The Senate President, who noted that the founders of Nigeria’s Constitution had envisioned the current agitations, and had put in place guidelines to ensure that the entire country must be on the same page in order to take drastic decisions, said, “in seeking to carry out any reform or restructuring, it is worth bearing in mind that the founders of our country, in their wisdom, had laid down some guidelines, making clear that it cannot be done by a simple majority, but rather by a two-thirds majority.

In his Keynote address, Deputy Senate President, Senator Ike Ekweremadu, who said that there was the urgent need for restructuring, stressed that if the call for restructuring of Nigeria must be achieved in all its ramifications, there must be patience, more enlightenment and dialogue, just as he blamed misconception and ethno-sectional suspicions for the opposition to the idea.

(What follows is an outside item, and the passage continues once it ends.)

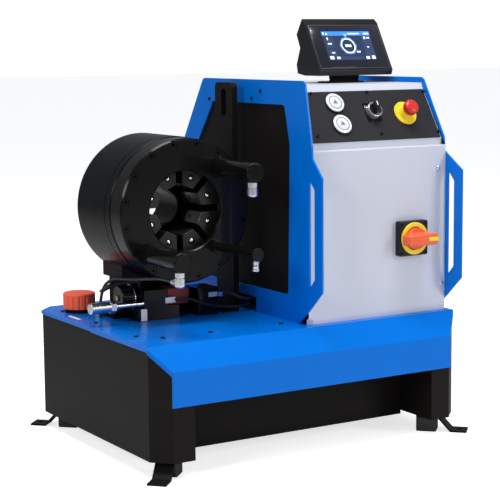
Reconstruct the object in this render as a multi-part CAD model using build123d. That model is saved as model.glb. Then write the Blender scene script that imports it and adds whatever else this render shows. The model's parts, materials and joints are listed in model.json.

According to Ekweremadu, “in simple terms, therefore, the quest for restructuring is a quest for a return to the old covenant and original foundation laid by our fathers. It is a quest to revive the original master plan, removing those ugly and excess weights introduced by successive military regimes. It is an admission that we cannot continue to do the same thing that has failed us for more than half a century and expect a different result. If you are driving to Abuja from Ibadan and you face Lagos, you can only end up in Badagry or the Atlantic”.